Risk management and social protection are generally well established in developed countries, on the back of insurance markets. North America generates over half of nonlife premiums globally, with the US being the largest market. Despite this, a sizeable chunk of the population even in the US economy is uninsured or underinsured for natural disasters, with low-income households lacking standard property or renters coverage with policies excluding disasters, such as flood and earthquake. On the other hand, these groups suffer disproportionately in the aftermath of disasters and recovery is arduous. Follow-on financial impacts, such as declines in credit scores, can persist for years. Devoid of safety nets, disasters become tipping points into abject poverty, with loan defaults, accumulated debt and erosion of small savings.
Federal Emergency Management Agency (FEMA) estimates that nearly 3.3 million homeowners and renters in the 100-year floodplain lack flood insurance. These households have significantly lower income than those with flood insurance. Half of them have low or very low income. Back-of-envelope calculations finds nearly 1.68 million households at risk of flooding, who struggle to pay for indemnity flood policies and can benefit from parametric microinsurance.
Parametric microinsurance cover the probability that predetermined events (such as flooding) occur and pay the insured once parameters defined by the policy are activated. Different from a traditional policy, they do not mandate physical damages to property and payouts happen sans adjustments.
There are three prevalent means to make insurance more affordable for lower-income households:
- Reduce coverage levels or design for less-frequent events
- Reduce administrative and transaction costs to pass savings to consumers
- Provide direct public subsidy.
Parametric microinsurance can increase the financial resilience of lower-income households by harnessing all three enablers. Raincoat began offering a microinsurance policy for hurricanes in Puerto Rico. Facilitated by new regulations aimed at fostering parametric microinsurance, no proof-of-loss requirements are needed and the premium is limited to 2% of minimum wage salaries.
Another example, Barbados-based Microinsurance Catastrophe Risk Organisation (MiCRO), offers parametric microinsurance to protect small businesses and low-income families against natural disasters. The policy is triggered automatically by predetermined events that are verified by objective data sources, including NASA satellites. The product covers business interruption losses from excessive rainfall, severe drought and earthquakes.

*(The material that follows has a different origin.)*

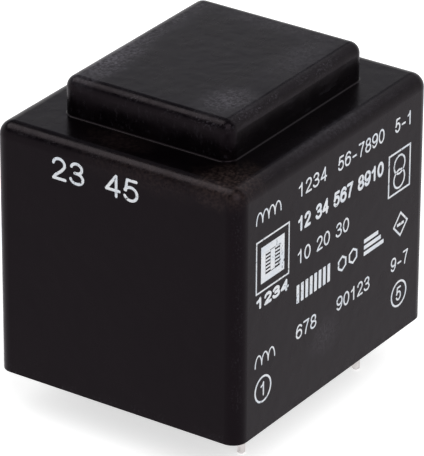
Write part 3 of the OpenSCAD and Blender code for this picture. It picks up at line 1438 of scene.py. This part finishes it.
@dataclass
class Studio:
    """The floor, the lamps, the bright surroundings and the camera. Distances are in metres."""

    floor_width: float = 6.0
    floor_colour: Colour = (0.8, 0.8, 0.8)
    floor_glow: float = 0.6
    floor_gloss: float = 1.0
    floor_tint: Colour = (1.0, 0.96, 1.0)
    surroundings: float = 0.62
    aim: float = 0.012
    wall_top: float = 0.25
    ceiling_foot: float = 0.57
    ceiling: float = 0.2
    ceiling_tint: Colour = (0.95, 0.93, 1.12)
    yaw: float = -55.928
    pitch: float = 26.783
    roll: float = 0.274
    distance: float = 0.4328
    aside: float = -0.000105
    above: float = 0.010818
    lens: float = 354.63
    lamps: tuple[SoftBox, ...] = (
        SoftBox("key_lamp", (-0.35, -0.55, 0.76), 1.1, (0.9, 0.9), 5.0),
        SoftBox("fill_lamp", (0.7, 0.1, 0.7), 1.2, (1.0, 1.0), 2.0, Role.MATT),
        SoftBox("crown_light", (-0.15, 0.5, 0.85), 0.45, (0.26, 0.3), 0.85, Role.GLOSS,
                (1.0, 1.03, 0.97)),
        SoftBox("side_light", (0.74, -0.2, 0.64), 0.5, (0.5, 0.26), 0.34, Role.GLOSS),
    )

    def build(self, foot: float) -> None:
        """Sets up the whole studio.

        Args:
            foot: the height of the lowest point of the object, in metres.
        """
        self._floor(foot)
        self._world()
        for lamp in self.lamps:
            self._lamp(lamp)
        self._camera()
        bpy.context.scene.view_settings.view_transform = "Standard"

    def _floor(self, foot: float) -> None:
        """Lays a pale floor that shows white and keeps the object's shadow.

        Args:
            foot: its height in metres.
        """
        deselect_all()
        bpy.ops.mesh.primitive_plane_add(size=self.floor_width, location=(0, 0, foot))
        floor = bpy.context.object
        floor.name = "studio_floor"
        bpy.ops.object.transform_apply(location=True)
        material = bpy.data.materials.new("pale_floor")
        material.use_nodes = True
        graph = Graph(material.node_tree)
        material.node_tree.nodes.clear()
        straight, glossy = graph.rays()
        matt = graph.shader("BsdfDiffuse", (*self.floor_colour, 1))
        glow = graph.shader("Emission", (1, 1, 1, 1), graph.times(straight, self.floor_glow))
        gloss = graph.shader("Emission", (*self.floor_tint, 1), self.floor_gloss)
        seen = graph.shader("MixShader", glossy, graph.shader("AddShader", matt, glow), gloss)
        below = graph.add("ShaderNodeNewGeometry").outputs["Backfacing"]
        sides = graph.shader("MixShader", below, seen, graph.shader("BsdfTransparent"))
        leave = graph.add("ShaderNodeOutputMaterial")
        graph.feed(leave.inputs["Surface"], sides)
        floor.data.materials.append(material)

    def _world(self) -> None:
        """Makes soft surroundings that show white."""
        world = bpy.data.worlds.new("studio_surroundings")
        bpy.context.scene.world = world
        world.use_nodes = True
        graph = Graph(world.node_tree)
        back = world.node_tree.nodes["Background"]
        straight, glossy = graph.rays()
        rise = graph.axes(graph.add("ShaderNodeTexCoord").outputs["Generated"])[2]
        wall = graph.span(rise, self.wall_top, self.ceiling_foot, 1.0, self.ceiling)
        matt = graph.times(graph.calc("SUBTRACT", 1.0, glossy), self.surroundings)
        light = graph.plus(graph.times(glossy, wall), matt)
        unseen = graph.calc("SUBTRACT", 1.0, straight)
        strength = graph.plus(straight, graph.times(unseen, light))
        graph.feed(back.inputs["Strength"], strength)
        tint = graph.times(glossy, graph.span(rise, self.wall_top, self.ceiling_foot))
        graph.feed(back.inputs["Color"], graph.blend(tint, (1.0, 1.0, 1.0), self.ceiling_tint))

    def _lamp(self, box: SoftBox) -> None:
        """Hangs one soft lamp that points at the object.

        Args:
            box: the lamp's place and size.
        """
        data: Light = bpy.data.lights.new(box.name, "AREA")
        data.shape = "RECTANGLE"
        data.size, data.size_y = box.size
        data.energy = box.power
        data.color = box.colour
        lamp = bpy.data.objects.new(box.name, data)
        bpy.context.scene.collection.objects.link(lamp)
        away = Vector(box.direction).normalized()
        lamp.location = away * box.distance + Vector((0, 0, self.aim))
        lamp.rotation_mode = "QUATERNION"
        lamp.rotation_quaternion = away.to_track_quat("Z", "Y")
        lamp.visible_camera = False
        lamp.visible_diffuse = box.role is not Role.GLOSS
        lamp.visible_glossy = box.role is not Role.MATT

    def _camera(self) -> None:
        """Places the camera from its angles, distance and offsets."""
        turn, tilt, roll = (math.radians(angle) for angle in (self.yaw, self.pitch, self.roll))
        back = Vector((math.sin(turn) * math.cos(tilt), -math.cos(turn) * math.cos(tilt),
                       math.sin(tilt)))
        level = Vector((math.cos(turn), math.sin(turn), 0))
        upright = back.cross(level)
        right = level * math.cos(roll) + upright * math.sin(roll)
        up = upright * math.cos(roll) - level * math.sin(roll)
        data = bpy.data.cameras.new("camera")
        data.sensor_width = 36.0
        data.lens = self.lens
        data.clip_start, data.clip_end = 0.01, 20.0
        camera = bpy.data.objects.new("camera", data)
        bpy.context.scene.collection.objects.link(camera)
        place = back * self.distance + right * self.aside + up * self.above
        camera.matrix_world = Matrix.Translation(place) @ Matrix(
            (right, up, back)).transposed().to_4x4()
        bpy.context.scene.camera = camera


def main() -> None:
    """Builds every sub-assembly in order and reports each piece."""
    logging.basicConfig(level=logging.INFO, format="%(name)s: %(message)s")
    finishes = Finishes(Effects())
    log.info("dressed %s", Housing().dress(finishes).name)
    for node, material in Works().dress(finishes).items():
        log.info("dressed %s with %s", node, material)
    for piece in Marking(Ink()).build(finishes):
        log.info("built %s, %d faces", piece.name, len(piece.data.polygons))
    for piece in Pins().dress(finishes):
        log.info("built %s, %d faces", piece.name, len(piece.data.polygons))
    Studio().build(CAD_BOX[0][2])
    log.info("sizes written")


if __name__ == "__main__":
    main()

Microinsurance has been offered for health, life and agricultural lines and needs to be affordable, accessible and efficient. Due to these needs, microinsurance tends to fit parametric designs. Distribution models in use for parametric microinsurance are based on:
- Mobile-based technologies
- Embedded products
Aggregators purchase a single, large policy and disburse claim payments. They usually are community non-profits, local agencies or NGOs, who negotiate contracts and secure needed funds. This model reduces costs, improving affordability and overcomes lack of demand since coverage is secured on behalf a larger group.
In mobile-based models, an insurer offers policies directly to households through a mobile app, allowing for sales, service, communication and education. Mobile money platforms (such as M-PESA in Kenya) allow premium and claims payments for the unbanked, providing value-added services to improve risk management, like localized weather forecasts.
The third model is where an insurer partners with another firm to offer embedded products, targeting a wider customer base. MicroEnsure Ghana offers embedded microinsurance with existing services provided by front office partners. The company’s products provide insurance to customers of microfinance institutions via loans and savings, and to customers of mobile phone companies via airtime and mobile wallets.
Parametric microinsurance is proving to be a viable approach to improve financial resilience of lower-income households. Benefits include affordability, rapid payouts and immediate post-disaster assistance. The property insurance market continues to shift from a one-size-fits-all to offer variety to meet risk management needs, with parametric microinsurance playing an important role.